Diffusion-Weighted MRI in Severe Leukoaraiosis
To the Editor:
Recent articles1 2 have reported that diffusion-weighted MRI (DWI) is useful in both detecting very early ischemic lesions and identifying the responsible lesion in multiple subcortical lesions. Singer and colleagues1 described the very high accuracy of DWI for their 39 subjects with acute subcortical infarction. They reported that the sensitivity of DWI for acute subcortical infarction was 94.9% and the specificity was 94.1%. But they did not refer to its relation to the periventricular hyperintensity area (PVH).
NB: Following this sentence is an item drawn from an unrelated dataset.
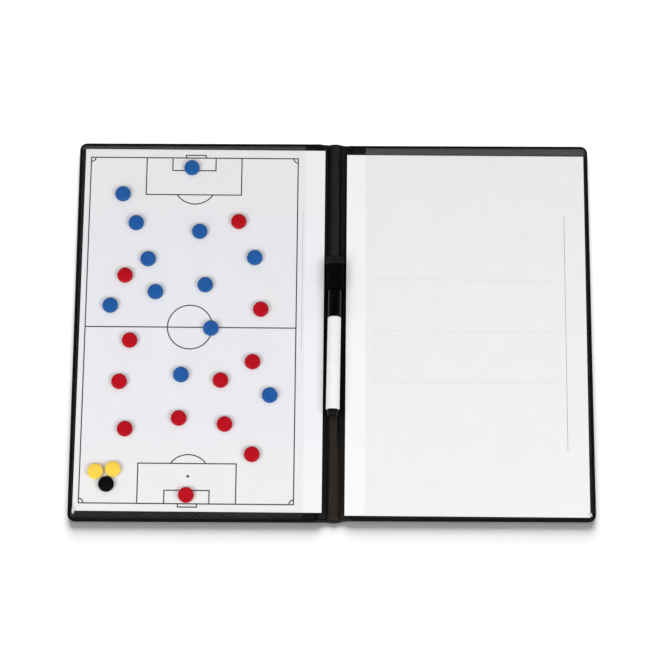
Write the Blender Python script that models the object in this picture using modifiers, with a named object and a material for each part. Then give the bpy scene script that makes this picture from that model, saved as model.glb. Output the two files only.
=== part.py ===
"""A tactics folder, lying open: two hinged leaves, a spine with an elastic pen loop, a capped marker
and loose magnetic counters.

Metres, +Z up. X runs across both leaves, Y along the spine, and the origin is the centre of the open
folder's outline, on the surface it lies on.
"""
import math

import bmesh
import bpy
import numpy as np
from mathutils import Matrix, Vector

# Clearances between pieces
FIT_GAP = 0.0003  # between skins, boards and sheets that lie on each other
PEN_GAP = 0.00035  # between the marker and the spine that it lies on
CAP_CLEARANCE = 0.00045  # between the marker's cap and the elastic round it
TURNED_GAP = 0.0003  # between the marker's nested pieces

# Printed sheets: a folio sheet in the left pocket and a slightly trimmed one in the right
SHEET_LENGTH = 0.330
SHEET_WIDTH = 0.216
SHEET_THICKNESS = 0.0003
RIGHT_TRIM_WIDTH = 0.0033
RIGHT_TRIM_LENGTH = 0.0015
LEFT_SHEET_TURN = -0.25  # degrees, as the sheet sits in its pocket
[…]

We studied 18 cases (10 men and 8 women; mean age, 72±7.9 years) with serial acute cerebral infarction. They were consisted of 3 cases with cortical infarction and 15 cases with subcortical infarctions, including infratentorial regions. MRI was performed with a 1.5-T MR scanner with hardware for echo-planar imaging (Gyroscan ACS-NT, Philips). In all cases, the images were obtained during the same imaging session and at the same slice locations; 6-mm-thick sections without gap and 240-cm field of view were used for all scans. T1-weighted spin-echo (SE) used a 256×256 matrix, TR=360 ms, TE=14 ms, number of excitations=1, and acquisition time=2:16 (min:sec). T2-weighted fast-SE used an echo train length of 11, TR=2000, TE=140, number of excitations=1, and acquisition time=4:03. Fluid-attenuated inversion recovery (FLAIR) imaging was obtained with a fast-SE method with an echo train length of 19, TR=5500, TE=140, number of excitations=1, and acquisition time=3:40. DWI, used in Multishot, SE/echo-planar image sequence, was performed with diffusion sensitivity b=850 s/mm2, TR=857, TE=20, number of excitations=1, and acquisition time=1:36. Image analysis was performed by 3 examiners.
The time intervals of imaging relative to onset of ictus ranged from 2 hours to 10 days (mean, 71 hours). Of the 18 patients, 5 underwent imaging <24 hours after onset, 7 from 24 to 72 hours after onset, and 6 at up to 240 hours after onset. Of 5 patients who could be examined within 24 hours, the lesion could be identified in only 1 with T1WI, in 2 with T2WI, and in 3 with FLAIR. In contrast to these results, DWI revealed all responsible lesions. In patients with multiple subcortical lesions, in 6 of 7 cases the responsible lesion could not be correlated to neurological findings through routine MRI procedures. DWI revealed the responsible lesions in all cases. Furthermore, in all 5 cases of severe PVH (so-called Binswanger type), which could not be identified through routine MRI methods, the responsible lesions could be identified by DWI (Figure⇓).
White matter changes, including PVH, are often described as leukoaraiosis, which is defined as bilateral and either patchy or diffuse areas of hypodensity on CT or hyperdensity on T2-weighted MRI. The cause of leukoaraiosis is not fully understood. Clinically, severe leukoaraiosis is reported to relate to cognitive impairment, gait disturbances, and mood disorders.3 4 A pathological study of Binswanger’s disease revealed that these PVH included lacunar infarct, incomplete infarction, état criblé, perivascular degeneration, and gliosis.5 But its clinical course and pathophysiology are unclear, especially in subjects with multiple subcortical lesions and severe PVH.4 DWI may provide the information for formation and extension of PVH and elucidate the mechanism of white matter changes to Binswanger’s disease in vivo.